#### [Given instruction]
Locate the line that contains "list(buildLights(litPieces))" and the line that contains "lights and floor". Copy both of them exactly, together with every line between them, and no others.

# start of Extracted information

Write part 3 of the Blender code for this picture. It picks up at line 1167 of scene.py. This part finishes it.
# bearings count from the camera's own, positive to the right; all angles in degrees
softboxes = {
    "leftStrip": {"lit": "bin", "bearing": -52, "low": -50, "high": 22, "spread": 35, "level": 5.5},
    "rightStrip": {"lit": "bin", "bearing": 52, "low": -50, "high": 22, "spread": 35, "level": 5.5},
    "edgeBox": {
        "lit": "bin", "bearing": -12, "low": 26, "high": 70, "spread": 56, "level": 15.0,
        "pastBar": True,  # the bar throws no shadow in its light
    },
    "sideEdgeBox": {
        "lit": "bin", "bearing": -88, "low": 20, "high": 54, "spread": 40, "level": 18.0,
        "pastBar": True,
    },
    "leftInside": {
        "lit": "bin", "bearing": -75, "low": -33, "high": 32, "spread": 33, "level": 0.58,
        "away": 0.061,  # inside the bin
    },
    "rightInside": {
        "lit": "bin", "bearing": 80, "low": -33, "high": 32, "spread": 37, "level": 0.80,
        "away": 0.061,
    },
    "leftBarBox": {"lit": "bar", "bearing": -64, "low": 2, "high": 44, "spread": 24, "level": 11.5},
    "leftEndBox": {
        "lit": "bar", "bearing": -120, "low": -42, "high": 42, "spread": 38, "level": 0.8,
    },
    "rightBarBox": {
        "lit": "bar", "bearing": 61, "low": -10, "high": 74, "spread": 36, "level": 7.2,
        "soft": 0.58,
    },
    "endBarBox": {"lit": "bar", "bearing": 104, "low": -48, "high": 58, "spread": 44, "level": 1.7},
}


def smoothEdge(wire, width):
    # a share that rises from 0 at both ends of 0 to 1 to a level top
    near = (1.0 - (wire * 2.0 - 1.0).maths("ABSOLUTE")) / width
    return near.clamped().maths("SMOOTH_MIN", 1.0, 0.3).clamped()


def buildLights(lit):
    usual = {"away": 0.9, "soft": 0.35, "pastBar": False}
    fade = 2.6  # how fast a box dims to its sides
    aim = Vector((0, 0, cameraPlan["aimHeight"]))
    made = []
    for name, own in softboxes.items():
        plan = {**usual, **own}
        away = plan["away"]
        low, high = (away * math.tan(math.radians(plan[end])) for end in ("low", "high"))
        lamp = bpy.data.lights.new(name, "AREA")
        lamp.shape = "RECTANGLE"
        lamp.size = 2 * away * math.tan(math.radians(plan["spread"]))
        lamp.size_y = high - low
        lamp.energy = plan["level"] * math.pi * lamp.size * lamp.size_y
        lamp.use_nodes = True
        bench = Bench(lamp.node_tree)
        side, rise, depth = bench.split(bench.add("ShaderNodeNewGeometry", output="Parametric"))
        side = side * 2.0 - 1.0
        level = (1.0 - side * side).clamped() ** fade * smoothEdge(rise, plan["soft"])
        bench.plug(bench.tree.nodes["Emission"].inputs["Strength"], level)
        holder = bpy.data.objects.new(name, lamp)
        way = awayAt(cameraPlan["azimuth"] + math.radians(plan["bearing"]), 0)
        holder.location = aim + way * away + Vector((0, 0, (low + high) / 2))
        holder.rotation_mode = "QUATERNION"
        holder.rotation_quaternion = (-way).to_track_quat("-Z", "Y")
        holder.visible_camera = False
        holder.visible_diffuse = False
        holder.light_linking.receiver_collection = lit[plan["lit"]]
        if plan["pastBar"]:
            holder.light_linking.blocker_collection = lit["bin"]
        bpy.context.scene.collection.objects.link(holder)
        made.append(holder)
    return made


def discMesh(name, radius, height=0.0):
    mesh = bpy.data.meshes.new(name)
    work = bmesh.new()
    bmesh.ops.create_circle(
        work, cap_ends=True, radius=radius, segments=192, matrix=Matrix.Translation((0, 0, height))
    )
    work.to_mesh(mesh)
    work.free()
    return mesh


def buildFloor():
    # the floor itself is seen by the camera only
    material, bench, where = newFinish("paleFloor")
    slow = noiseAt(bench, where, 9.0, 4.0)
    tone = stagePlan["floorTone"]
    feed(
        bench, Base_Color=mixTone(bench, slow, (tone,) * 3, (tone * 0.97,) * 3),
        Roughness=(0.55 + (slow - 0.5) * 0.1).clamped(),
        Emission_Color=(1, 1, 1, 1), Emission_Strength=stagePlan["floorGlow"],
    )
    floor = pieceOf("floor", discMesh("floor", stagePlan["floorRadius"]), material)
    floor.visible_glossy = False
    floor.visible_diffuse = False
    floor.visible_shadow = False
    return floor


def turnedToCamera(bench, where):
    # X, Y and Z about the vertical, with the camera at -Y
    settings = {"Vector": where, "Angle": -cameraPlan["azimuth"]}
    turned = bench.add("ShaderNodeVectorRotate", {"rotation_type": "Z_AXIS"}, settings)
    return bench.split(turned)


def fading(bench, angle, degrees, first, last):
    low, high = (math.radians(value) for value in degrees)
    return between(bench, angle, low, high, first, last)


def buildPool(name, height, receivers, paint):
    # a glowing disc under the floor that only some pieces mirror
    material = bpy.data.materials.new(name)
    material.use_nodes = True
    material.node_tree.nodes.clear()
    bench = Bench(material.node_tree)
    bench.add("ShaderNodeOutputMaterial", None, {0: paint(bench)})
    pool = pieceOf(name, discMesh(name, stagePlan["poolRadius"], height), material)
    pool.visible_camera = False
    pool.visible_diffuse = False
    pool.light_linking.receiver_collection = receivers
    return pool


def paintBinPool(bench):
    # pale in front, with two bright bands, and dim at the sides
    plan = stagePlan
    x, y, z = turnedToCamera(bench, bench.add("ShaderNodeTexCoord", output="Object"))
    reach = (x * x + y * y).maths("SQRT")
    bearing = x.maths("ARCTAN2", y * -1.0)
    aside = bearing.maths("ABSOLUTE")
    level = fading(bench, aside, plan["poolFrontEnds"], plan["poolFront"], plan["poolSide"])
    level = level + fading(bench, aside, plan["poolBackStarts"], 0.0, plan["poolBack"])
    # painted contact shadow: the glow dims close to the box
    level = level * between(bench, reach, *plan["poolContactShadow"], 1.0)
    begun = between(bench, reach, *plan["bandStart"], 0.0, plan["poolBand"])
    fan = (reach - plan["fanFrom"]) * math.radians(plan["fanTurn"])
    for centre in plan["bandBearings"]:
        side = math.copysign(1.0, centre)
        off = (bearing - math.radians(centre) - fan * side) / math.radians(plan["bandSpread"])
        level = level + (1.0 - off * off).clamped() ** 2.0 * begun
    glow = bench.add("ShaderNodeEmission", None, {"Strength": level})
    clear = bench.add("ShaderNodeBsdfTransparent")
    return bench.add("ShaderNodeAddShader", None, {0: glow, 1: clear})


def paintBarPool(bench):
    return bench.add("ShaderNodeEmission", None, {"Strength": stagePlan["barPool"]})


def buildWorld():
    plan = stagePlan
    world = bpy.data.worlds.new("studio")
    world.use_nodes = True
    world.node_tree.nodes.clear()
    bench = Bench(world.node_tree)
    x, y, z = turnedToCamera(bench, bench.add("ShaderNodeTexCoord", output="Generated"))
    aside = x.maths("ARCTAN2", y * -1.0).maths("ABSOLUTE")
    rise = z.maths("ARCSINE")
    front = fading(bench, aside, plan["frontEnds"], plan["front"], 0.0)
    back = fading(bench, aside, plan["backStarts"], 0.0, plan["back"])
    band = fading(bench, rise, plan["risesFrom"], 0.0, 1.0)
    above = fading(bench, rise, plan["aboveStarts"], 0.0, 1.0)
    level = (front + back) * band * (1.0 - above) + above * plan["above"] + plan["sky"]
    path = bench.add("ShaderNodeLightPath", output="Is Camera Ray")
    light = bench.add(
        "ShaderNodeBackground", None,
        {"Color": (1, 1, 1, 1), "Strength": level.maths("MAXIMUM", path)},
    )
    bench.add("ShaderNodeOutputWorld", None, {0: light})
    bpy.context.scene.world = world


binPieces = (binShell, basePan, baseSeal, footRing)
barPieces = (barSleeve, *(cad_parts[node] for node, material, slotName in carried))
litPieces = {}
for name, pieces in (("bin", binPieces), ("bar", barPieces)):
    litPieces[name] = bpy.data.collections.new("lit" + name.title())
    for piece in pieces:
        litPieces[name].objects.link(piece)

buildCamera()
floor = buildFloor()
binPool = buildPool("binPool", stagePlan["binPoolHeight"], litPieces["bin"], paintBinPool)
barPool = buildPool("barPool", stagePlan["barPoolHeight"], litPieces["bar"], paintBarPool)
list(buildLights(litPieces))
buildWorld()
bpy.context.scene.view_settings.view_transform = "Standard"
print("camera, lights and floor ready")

# end of Extracted information
# start of Extracted information

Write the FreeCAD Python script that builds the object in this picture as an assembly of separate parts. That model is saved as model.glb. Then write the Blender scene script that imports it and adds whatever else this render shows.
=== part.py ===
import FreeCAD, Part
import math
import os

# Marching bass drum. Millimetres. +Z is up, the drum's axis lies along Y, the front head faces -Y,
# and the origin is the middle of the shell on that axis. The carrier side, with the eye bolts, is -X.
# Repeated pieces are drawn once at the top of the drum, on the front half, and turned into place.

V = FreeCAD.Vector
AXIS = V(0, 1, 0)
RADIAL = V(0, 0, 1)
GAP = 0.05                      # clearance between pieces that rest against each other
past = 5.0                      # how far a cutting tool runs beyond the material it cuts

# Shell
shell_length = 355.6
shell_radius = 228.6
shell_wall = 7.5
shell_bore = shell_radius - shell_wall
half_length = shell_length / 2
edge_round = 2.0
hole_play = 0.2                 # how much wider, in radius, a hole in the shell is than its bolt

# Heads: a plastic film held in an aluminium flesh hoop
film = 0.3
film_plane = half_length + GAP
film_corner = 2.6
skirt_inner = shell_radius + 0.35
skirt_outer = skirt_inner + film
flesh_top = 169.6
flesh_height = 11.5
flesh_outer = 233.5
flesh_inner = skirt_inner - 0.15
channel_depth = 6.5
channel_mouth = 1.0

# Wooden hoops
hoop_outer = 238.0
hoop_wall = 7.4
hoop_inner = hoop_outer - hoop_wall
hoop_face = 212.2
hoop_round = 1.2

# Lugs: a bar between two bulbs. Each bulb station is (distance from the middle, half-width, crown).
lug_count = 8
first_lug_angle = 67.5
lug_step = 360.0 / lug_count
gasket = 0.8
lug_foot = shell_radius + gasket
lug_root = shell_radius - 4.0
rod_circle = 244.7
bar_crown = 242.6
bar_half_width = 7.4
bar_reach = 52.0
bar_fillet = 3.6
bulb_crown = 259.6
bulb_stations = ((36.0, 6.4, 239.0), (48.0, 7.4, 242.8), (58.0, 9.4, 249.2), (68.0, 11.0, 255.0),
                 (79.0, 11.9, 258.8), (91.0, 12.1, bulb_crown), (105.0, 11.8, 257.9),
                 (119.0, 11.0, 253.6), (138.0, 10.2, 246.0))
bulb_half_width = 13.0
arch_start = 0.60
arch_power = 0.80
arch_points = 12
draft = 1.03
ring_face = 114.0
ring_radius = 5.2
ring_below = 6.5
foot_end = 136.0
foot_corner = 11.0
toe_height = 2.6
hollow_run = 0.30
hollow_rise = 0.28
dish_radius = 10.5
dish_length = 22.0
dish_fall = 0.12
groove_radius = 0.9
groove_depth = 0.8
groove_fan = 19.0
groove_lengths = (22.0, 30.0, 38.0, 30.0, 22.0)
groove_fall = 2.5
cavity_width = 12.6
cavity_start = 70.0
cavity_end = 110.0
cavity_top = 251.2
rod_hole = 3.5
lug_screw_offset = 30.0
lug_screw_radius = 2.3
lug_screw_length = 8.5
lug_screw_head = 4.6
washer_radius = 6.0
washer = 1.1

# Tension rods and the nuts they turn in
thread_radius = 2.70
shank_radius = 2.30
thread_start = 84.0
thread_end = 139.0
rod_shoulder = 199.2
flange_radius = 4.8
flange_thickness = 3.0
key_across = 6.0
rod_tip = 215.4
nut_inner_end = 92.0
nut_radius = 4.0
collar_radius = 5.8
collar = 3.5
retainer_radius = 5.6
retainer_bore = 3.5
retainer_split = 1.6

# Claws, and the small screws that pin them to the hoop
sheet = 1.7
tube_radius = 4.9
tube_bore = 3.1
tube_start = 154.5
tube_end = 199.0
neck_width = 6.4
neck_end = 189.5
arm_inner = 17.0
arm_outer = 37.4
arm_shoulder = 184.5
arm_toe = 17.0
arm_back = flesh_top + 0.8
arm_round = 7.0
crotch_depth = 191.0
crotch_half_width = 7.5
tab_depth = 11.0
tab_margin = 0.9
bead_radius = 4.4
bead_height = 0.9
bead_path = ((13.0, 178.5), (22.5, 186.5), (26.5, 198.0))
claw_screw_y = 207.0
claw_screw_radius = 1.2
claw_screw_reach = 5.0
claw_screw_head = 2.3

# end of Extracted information

#### [Result]
list(buildLights(litPieces))
buildWorld()
bpy.context.scene.view_settings.view_transform = "Standard"
print("camera, lights and floor ready")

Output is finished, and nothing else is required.